● Given request
Copy each entry as it stands, leaving nothing out.

Part of a data file

┌────────

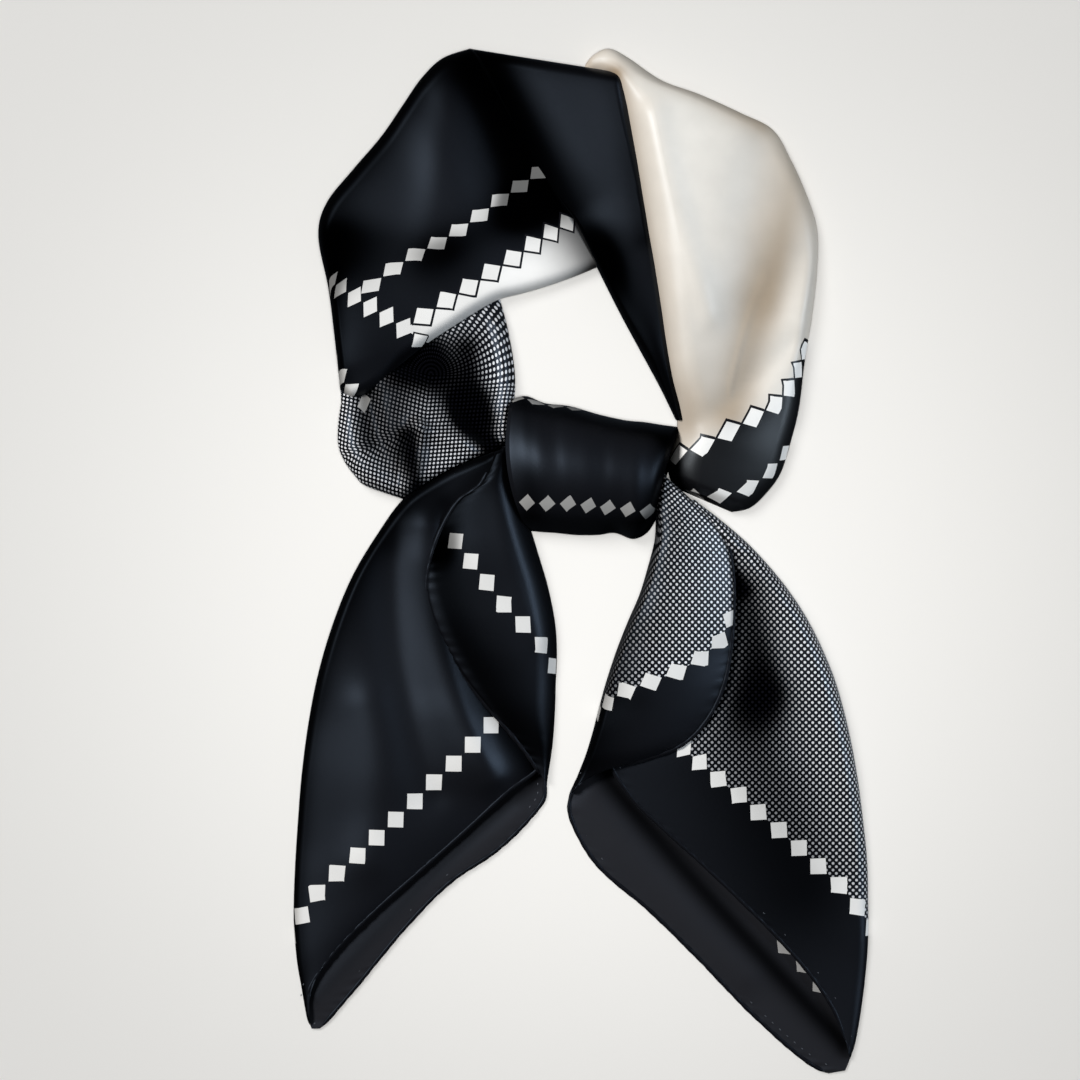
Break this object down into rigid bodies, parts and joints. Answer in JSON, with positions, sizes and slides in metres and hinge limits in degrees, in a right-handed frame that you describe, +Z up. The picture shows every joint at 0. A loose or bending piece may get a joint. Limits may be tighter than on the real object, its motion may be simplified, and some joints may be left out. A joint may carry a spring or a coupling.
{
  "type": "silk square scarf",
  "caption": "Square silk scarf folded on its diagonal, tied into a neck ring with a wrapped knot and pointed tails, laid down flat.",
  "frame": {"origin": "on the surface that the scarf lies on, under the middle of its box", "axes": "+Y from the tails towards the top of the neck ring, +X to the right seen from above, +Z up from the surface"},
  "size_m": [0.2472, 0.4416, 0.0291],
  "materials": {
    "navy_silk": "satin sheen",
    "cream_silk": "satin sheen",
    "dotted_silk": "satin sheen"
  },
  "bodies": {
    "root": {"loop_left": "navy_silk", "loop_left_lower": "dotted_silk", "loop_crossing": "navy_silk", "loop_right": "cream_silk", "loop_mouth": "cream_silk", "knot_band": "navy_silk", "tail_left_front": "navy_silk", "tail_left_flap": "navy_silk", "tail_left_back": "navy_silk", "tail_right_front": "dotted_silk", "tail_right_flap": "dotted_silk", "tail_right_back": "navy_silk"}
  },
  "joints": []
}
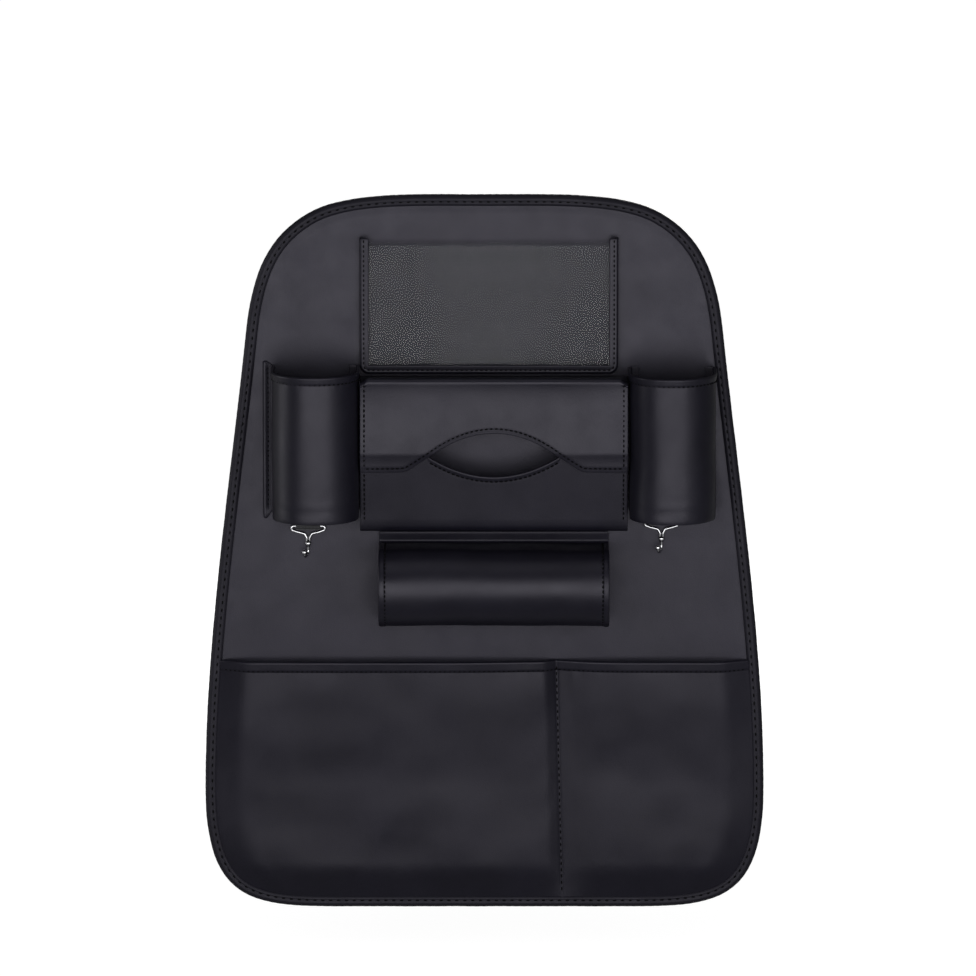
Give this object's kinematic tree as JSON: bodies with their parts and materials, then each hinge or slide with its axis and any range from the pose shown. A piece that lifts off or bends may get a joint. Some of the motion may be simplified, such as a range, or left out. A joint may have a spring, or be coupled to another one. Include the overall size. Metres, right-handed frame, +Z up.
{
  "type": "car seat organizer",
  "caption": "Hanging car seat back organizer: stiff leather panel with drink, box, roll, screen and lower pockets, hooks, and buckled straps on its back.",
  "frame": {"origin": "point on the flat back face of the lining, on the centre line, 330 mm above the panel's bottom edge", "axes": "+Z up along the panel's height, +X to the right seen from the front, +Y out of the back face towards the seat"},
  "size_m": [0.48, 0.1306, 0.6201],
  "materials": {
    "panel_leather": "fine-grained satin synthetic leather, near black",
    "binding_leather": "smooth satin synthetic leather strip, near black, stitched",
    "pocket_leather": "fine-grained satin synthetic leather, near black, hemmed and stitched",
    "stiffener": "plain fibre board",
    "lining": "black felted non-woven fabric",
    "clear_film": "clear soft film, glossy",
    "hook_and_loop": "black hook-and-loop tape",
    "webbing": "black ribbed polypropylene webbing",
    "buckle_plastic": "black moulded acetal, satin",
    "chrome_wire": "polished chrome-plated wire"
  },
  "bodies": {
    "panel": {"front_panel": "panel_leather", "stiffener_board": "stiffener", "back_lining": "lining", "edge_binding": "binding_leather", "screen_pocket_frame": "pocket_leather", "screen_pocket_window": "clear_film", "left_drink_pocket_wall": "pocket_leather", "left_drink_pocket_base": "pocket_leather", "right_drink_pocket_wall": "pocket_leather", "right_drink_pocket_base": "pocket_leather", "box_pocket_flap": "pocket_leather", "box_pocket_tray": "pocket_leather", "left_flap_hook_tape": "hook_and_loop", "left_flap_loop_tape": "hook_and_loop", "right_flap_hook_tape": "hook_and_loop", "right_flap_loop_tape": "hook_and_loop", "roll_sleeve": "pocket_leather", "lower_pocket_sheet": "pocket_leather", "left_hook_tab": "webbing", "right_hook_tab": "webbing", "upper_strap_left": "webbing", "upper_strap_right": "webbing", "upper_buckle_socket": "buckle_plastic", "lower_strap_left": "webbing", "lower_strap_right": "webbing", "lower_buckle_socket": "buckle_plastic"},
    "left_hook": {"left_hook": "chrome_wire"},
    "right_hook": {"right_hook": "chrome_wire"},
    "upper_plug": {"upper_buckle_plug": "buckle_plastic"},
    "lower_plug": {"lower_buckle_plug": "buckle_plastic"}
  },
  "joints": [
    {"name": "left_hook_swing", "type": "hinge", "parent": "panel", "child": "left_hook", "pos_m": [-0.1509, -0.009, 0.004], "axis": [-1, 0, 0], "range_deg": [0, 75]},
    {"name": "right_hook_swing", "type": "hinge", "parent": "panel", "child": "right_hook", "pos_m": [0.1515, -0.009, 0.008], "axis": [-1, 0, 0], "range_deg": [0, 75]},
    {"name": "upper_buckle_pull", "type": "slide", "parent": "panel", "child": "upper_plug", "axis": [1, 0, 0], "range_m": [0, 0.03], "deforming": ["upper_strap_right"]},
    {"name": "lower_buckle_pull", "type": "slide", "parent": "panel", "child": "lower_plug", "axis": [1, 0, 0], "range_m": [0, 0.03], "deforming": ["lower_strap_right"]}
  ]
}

└────────

● Result of the exercise
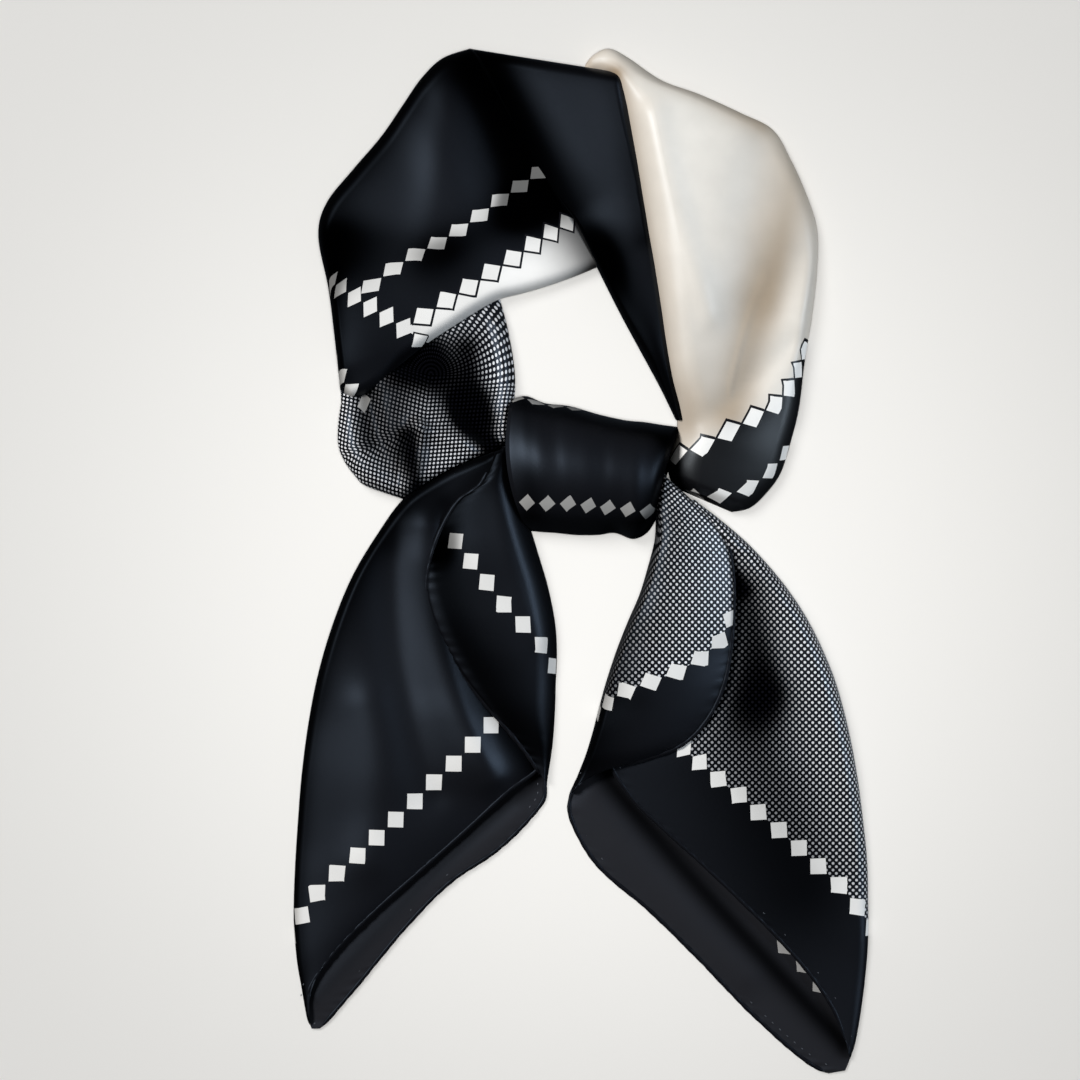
Break this object down into rigid bodies, parts and joints. Answer in JSON, with positions, sizes and slides in metres and hinge limits in degrees, in a right-handed frame that you describe, +Z up. The picture shows every joint at 0. A loose or bending piece may get a joint. Limits may be tighter than on the real object, its motion may be simplified, and some joints may be left out. A joint may carry a spring or a coupling.
{
  "type": "silk square scarf",
  "caption": "Square silk scarf folded on its diagonal, tied into a neck ring with a wrapped knot and pointed tails, laid down flat.",
  "frame": {"origin": "on the surface that the scarf lies on, under the middle of its box", "axes": "+Y from the tails towards the top of the neck ring, +X to the right seen from above, +Z up from the surface"},
  "size_m": [0.2472, 0.4416, 0.0291],
  "materials": {
    "navy_silk": "satin sheen",
    "cream_silk": "satin sheen",
    "dotted_silk": "satin sheen"
  },
  "bodies": {
    "root": {"loop_left": "navy_silk", "loop_left_lower": "dotted_silk", "loop_crossing": "navy_silk", "loop_right": "cream_silk", "loop_mouth": "cream_silk", "knot_band": "navy_silk", "tail_left_front": "navy_silk", "tail_left_flap": "navy_silk", "tail_left_back": "navy_silk", "tail_right_front": "dotted_silk", "tail_right_flap": "dotted_silk", "tail_right_back": "navy_silk"}
  },
  "joints": []
}
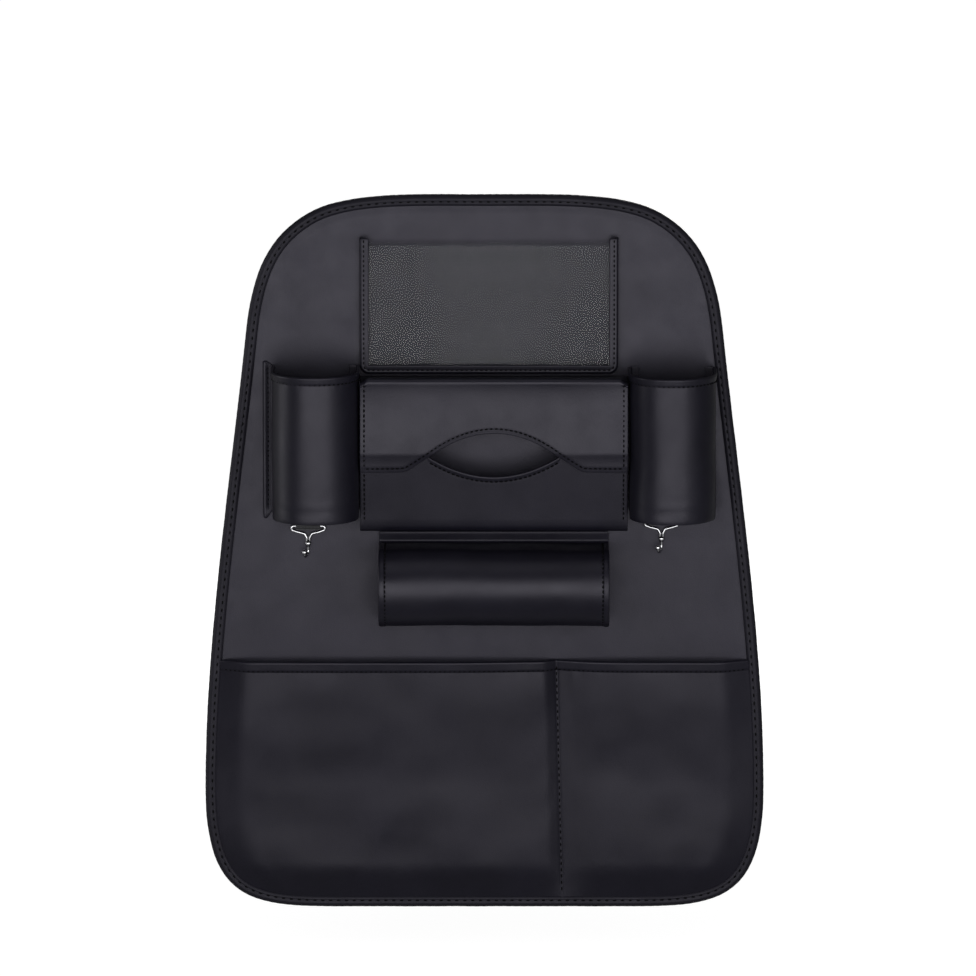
Give this object's kinematic tree as JSON: bodies with their parts and materials, then each hinge or slide with its axis and any range from the pose shown. A piece that lifts off or bends may get a joint. Some of the motion may be simplified, such as a range, or left out. A joint may have a spring, or be coupled to another one. Include the overall size. Metres, right-handed frame, +Z up.
{
  "type": "car seat organizer",
  "caption": "Hanging car seat back organizer: stiff leather panel with drink, box, roll, screen and lower pockets, hooks, and buckled straps on its back.",
  "frame": {"origin": "point on the flat back face of the lining, on the centre line, 330 mm above the panel's bottom edge", "axes": "+Z up along the panel's height, +X to the right seen from the front, +Y out of the back face towards the seat"},
  "size_m": [0.48, 0.1306, 0.6201],
  "materials": {
    "panel_leather": "fine-grained satin synthetic leather, near black",
    "binding_leather": "smooth satin synthetic leather strip, near black, stitched",
    "pocket_leather": "fine-grained satin synthetic leather, near black, hemmed and stitched",
    "stiffener": "plain fibre board",
    "lining": "black felted non-woven fabric",
    "clear_film": "clear soft film, glossy",
    "hook_and_loop": "black hook-and-loop tape",
    "webbing": "black ribbed polypropylene webbing",
    "buckle_plastic": "black moulded acetal, satin",
    "chrome_wire": "polished chrome-plated wire"
  },
  "bodies": {
    "panel": {"front_panel": "panel_leather", "stiffener_board": "stiffener", "back_lining": "lining", "edge_binding": "binding_leather", "screen_pocket_frame": "pocket_leather", "screen_pocket_window": "clear_film", "left_drink_pocket_wall": "pocket_leather", "left_drink_pocket_base": "pocket_leather", "right_drink_pocket_wall": "pocket_leather", "right_drink_pocket_base": "pocket_leather", "box_pocket_flap": "pocket_leather", "box_pocket_tray": "pocket_leather", "left_flap_hook_tape": "hook_and_loop", "left_flap_loop_tape": "hook_and_loop", "right_flap_hook_tape": "hook_and_loop", "right_flap_loop_tape": "hook_and_loop", "roll_sleeve": "pocket_leather", "lower_pocket_sheet": "pocket_leather", "left_hook_tab": "webbing", "right_hook_tab": "webbing", "upper_strap_left": "webbing", "upper_strap_right": "webbing", "upper_buckle_socket": "buckle_plastic", "lower_strap_left": "webbing", "lower_strap_right": "webbing", "lower_buckle_socket": "buckle_plastic"},
    "left_hook": {"left_hook": "chrome_wire"},
    "right_hook": {"right_hook": "chrome_wire"},
    "upper_plug": {"upper_buckle_plug": "buckle_plastic"},
    "lower_plug": {"lower_buckle_plug": "buckle_plastic"}
  },
  "joints": [
    {"name": "left_hook_swing", "type": "hinge", "parent": "panel", "child": "left_hook", "pos_m": [-0.1509, -0.009, 0.004], "axis": [-1, 0, 0], "range_deg": [0, 75]},
    {"name": "right_hook_swing", "type": "hinge", "parent": "panel", "child": "right_hook", "pos_m": [0.1515, -0.009, 0.008], "axis": [-1, 0, 0], "range_deg": [0, 75]},
    {"name": "upper_buckle_pull", "type": "slide", "parent": "panel", "child": "upper_plug", "axis": [1, 0, 0], "range_m": [0, 0.03], "deforming": ["upper_strap_right"]},
    {"name": "lower_buckle_pull", "type": "slide", "parent": "panel", "child": "lower_plug", "axis": [1, 0, 0], "range_m": [0, 0.03], "deforming": ["lower_strap_right"]}
  ]
}